I think they changed it to it’s still an experiment and they are finishing evaluations to better understand the model.
bot-333
There are SO many models "bullshitting through some benchmarks or some other shenanigans" that I'm cooking my own benchmark system LOL.
"New RLAIF Finetuned 7b Model" Interesting. "beats Openchat 3.5" Nice! "and comes close to GPT-4" Bruh.
Another day, another people trying to make a whole story based on two tokens.
Not sure if self promotion here is allowed. I found my own IS-LM 3B to be the most coherent, verbose, and factual/correct 3B I've tried. IMO it's better than Rocket 3B, but it scores worse in benchmarks. I suspect a contamination in Rocket 3B.
Can you try my new IS-LM? GGUF: https://huggingface.co/UmbrellaCorp/IS-LM-3B_GGUF. I found it really good. Thanks.
I suggest you to try IS-LM 3B.
Are you using the correct prompt template?

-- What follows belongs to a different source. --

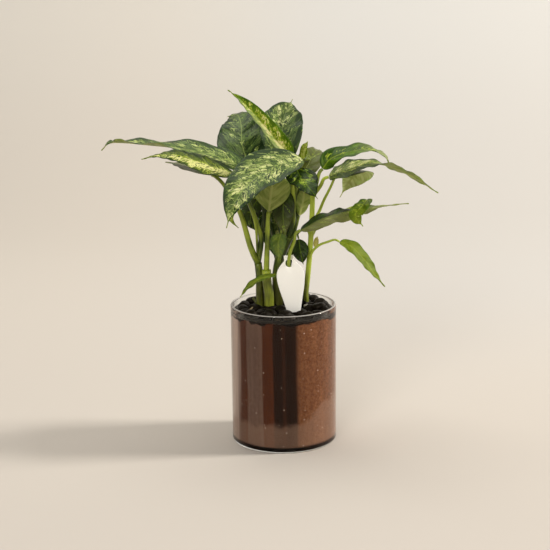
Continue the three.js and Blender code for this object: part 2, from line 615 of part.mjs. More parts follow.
function pebblesGeometry() {
  const bottom = SOIL_TOP + CLEARANCE;
  const bed = uprightCylinder(FILLING_RADIUS, bottom, bottom + PEBBLE_BED, [0, 0], GLASS_SIDES);
  const pieces = [solidOf(bed)];
  let number = 0;
  for (const { count, radius, level, from, to } of PEBBLE_RINGS)
    for (let i = 0; i < count; i++) {
      number += 1;
      const degrees = mix(from, to, i / count) + PEBBLE_TURN * (draw(number) - 0.5);
      const angle = THREE.MathUtils.degToRad(degrees);
      const out = radius + PEBBLE_SHIFT * (draw(number + 100) - 0.5);
      const lift = PEBBLE_SHIFT * (draw(number + 200) - 0.5);
      const place = [out * Math.cos(angle), out * Math.sin(angle), level + lift];
      pieces.push(solidOf(pebbleGeometry(number, place)));
    }
  const room = solidOf(uprightCylinder(FILLING_RADIUS, bottom, CANE_STRAIGHT[1], [0, 0], GLASS_SIDES));
  const seats = [
    solidOf(stoneGeometry(CLEARANCE)),
    solidOf(rodGeometry(DRY_STEM, CLEARANCE)),
    solidOf(rodGeometry(STUB, CLEARANCE)),
    solidOf(tagSeat()),
  ];
  const layer = joined(pieces).intersect(room).subtract(joined([caneHoles(), ...seats]));
  return geometryOf(outermost(layer));
}

// A solid without the hollows that are closed in on all sides: the largest of its surfaces, filled.
function outermost(solid) {
  const surfaces = solid.decompose();
  surfaces.sort((a, b) => b.volume() - a.volume());
  return surfaces[0];
}

function stoneGeometry(room) {
  const geometry = new THREE.IcosahedronGeometry(0.5, 0);
  geometry.scale(...PALE_STONE.size.map((side) => side + 2 * room));
  geometry.translate(...PALE_STONE.middle);
  return geometry;
}

// A blank card: a neck with a punched hole, round shoulders and a tapered body.
function tagGeometry() {
  const { length, thickness, holeRadius, holeBelowTop } = TAG;
  const [half, end, neck] = [TAG.width / 2, TAG.endWidth / 2, TAG.neckWidth / 2];
  const neckFoot = length - TAG.neckLength;
  const card = new THREE.Shape();
  card.moveTo(-end, 0);
  card.lineTo(end, 0);
  card.bezierCurveTo(half * 0.72, length * 0.3, half, length * 0.45, half, length * 0.62);
  card.bezierCurveTo(half, length * 0.76, half * 0.72, length * 0.82, neck, neckFoot);
  card.lineTo(neck, length);
  card.lineTo(-neck, length);
  card.lineTo(-neck, neckFoot);
  card.bezierCurveTo(-half * 0.72, length * 0.82, -half, length * 0.76, -half, length * 0.62);
  card.bezierCurveTo(-half, length * 0.45, -half * 0.72, length * 0.3, -end, 0);
  const hole = new THREE.Path();
  hole.absarc(0, length - holeBelowTop, holeRadius, 0, 2 * Math.PI, true);
  card.holes.push(hole);
  const options = { depth: thickness, bevelEnabled: false, curveSegments: 5 };
  const geometry = new THREE.ExtrudeGeometry(card, options);
  geometry.translate(0, 0, -thickness / 2);
  return geometry;
}

// Where the tag stands: x runs across the card, y up along it, and z out of its face.
function tagPlace() {
  const foot = vector(TAG.foot);
  const up = vector(TAG.top).sub(foot).normalize();
  const right = new THREE.Vector3(1, 0, 0).addScaledVector(up, -up.x).normalize();
  const front = new THREE.Vector3().crossVectors(right, up);
  return new THREE.Matrix4().makeBasis(right, up, front).setPosition(foot);
}

function tagSeat() {
  const seat = new THREE.BoxGeometry(TAG.seatWidth, TAG.seatHeight, TAG.thickness + 2 * CLEARANCE);
  seat.translate(0, TAG.seatHeight / 2 - CLEARANCE, 0);
  return seat.applyMatrix4(tagPlace());
}

// ---- The whole plant ----
const plant = new THREE.Group();
plant.add(mesh("glass_pot", glassGeometry(), "glass", 0.05));
plant.add(mesh("soil", soilGeometry(), "soil", 0.95));
plant.add(mesh("pebbles", pebblesGeometry(), "pebble", 0.45));
plant.add(mesh("pale_stone", stoneGeometry(0), "paleStone", 0.7));
plant.add(mesh("dry_stem", rodGeometry(DRY_STEM, 0), "straw", 0.8));
plant.add(mesh("dry_sheath", bladeGeometry(DRY_SHEATH), "sheath", 0.6));
plant.add(mesh("tag", tagGeometry().applyMatrix4(tagPlace()), "tag", 0.7));
for (const name of Object.keys(CANES))
  plant.add(mesh("shoot_" + name, shootGeometry(name), "stalk", 0.5));
for (const [name, leaf] of Object.entries(LEAVES))
  plant.add(mesh(name, bladeGeometry(leaf), leaf.colour, 0.4));

export default plant;
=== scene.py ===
import math

import bpy
import numpy as np
from mathutils import Matrix, Vector


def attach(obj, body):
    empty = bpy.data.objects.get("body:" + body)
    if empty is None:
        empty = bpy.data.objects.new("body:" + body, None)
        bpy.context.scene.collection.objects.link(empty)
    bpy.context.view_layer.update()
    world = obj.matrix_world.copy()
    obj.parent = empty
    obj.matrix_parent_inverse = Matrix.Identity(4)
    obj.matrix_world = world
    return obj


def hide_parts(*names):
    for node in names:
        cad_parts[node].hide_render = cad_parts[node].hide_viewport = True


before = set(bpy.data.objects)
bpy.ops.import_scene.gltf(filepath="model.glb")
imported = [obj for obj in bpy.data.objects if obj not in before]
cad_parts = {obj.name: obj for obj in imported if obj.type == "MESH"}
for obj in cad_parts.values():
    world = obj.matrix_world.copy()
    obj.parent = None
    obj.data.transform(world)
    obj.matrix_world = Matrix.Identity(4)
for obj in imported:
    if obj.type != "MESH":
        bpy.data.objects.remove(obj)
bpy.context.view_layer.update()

MM = 0.001

# ---- Sizes, in millimetres, the same as the solids have ----
GLASS_RADIUS = 60
GLASS_HEIGHT = 160
GLASS_WALL = 3
GLASS_BASE = 6
GLASS_FOOT_ROUND = 3.5
CLEARANCE = 0.3  # between neighbouring pieces
FILLING_RADIUS = GLASS_RADIUS - GLASS_WALL - 0.5  # of the pebbles and their bed
SOIL_TOP = 151
HOLE_DEPTH = 32  # how far the canes stand in the soil
PEBBLE_BED = 2  # the layer that the pebbles are sunk in

PEBBLE_SIZE = [(16, 21), (13, 16), (11, 14)]  # least and greatest length, width and height
PEBBLE_SHIFT = 2  # how far a pebble may lie off its ring or its height, in all
PEBBLE_TURN = 10  # and along it, in degrees
PEBBLE_TILT = 0.6  # in radians
# Rings of pebbles: how many, how far out, how high their middles lie, and the arc they fill in degrees.
PEBBLE_RINGS = [
    (18, 47, 153.5, 0, 360),
    (12, 31, 154, 8, 368),
    (6, 15, 154.5, 20, 380),
    (7, 41, 158.5, -20, 150),
    (4, 26, 158, 15, 165),
]

BLADE_THICKNESS = 0.8
MIDRIB_KEEL = 0.9  # how far the midrib stands out below, at the base of a blade
STALK_END = 1.5  # half the width of a blade where its stalk meets it
TIP_END = 0.45  # half the width of a blade's very tip
TIP_THREAD = 0.07  # share of its length that the drawn-out tip takes
LEFT_WAVE_SHIFT = 0.35  # how far the left edge's waves run ahead of the right edge's
ALIGNED = 6  # length over which a stalk runs in line with its blade
STALK_ROOT = 14  # how far below the start of its own route a stalk grows from its cane
CANE_TAPER = 0.85  # a cane's top radius as a share of its foot's
CANE_STRAIGHT = (157, 172)  # a cane is straight and upright up to these heights
CANE_SAMPLES = 60  # points of a cane that are tried for where a stalk grows from it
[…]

I think I need to remind people of the benchmarks used, MT-Bench and AlpacaEval are terrible benchmarks.
I see that their distilled model is much worse than StableLM 3E1T, so the finetuning improved a lot. Unfortunately they didn’t release the datasets(Would that still be considered Open Source?). Also I’m pretty sure my StableLM finetunes are better in the Open LLM Benchmarks, they just don’t allow StableLM models to be submitted.
I guess they might open source the 600B one? They have different names, so maybe different training approaches.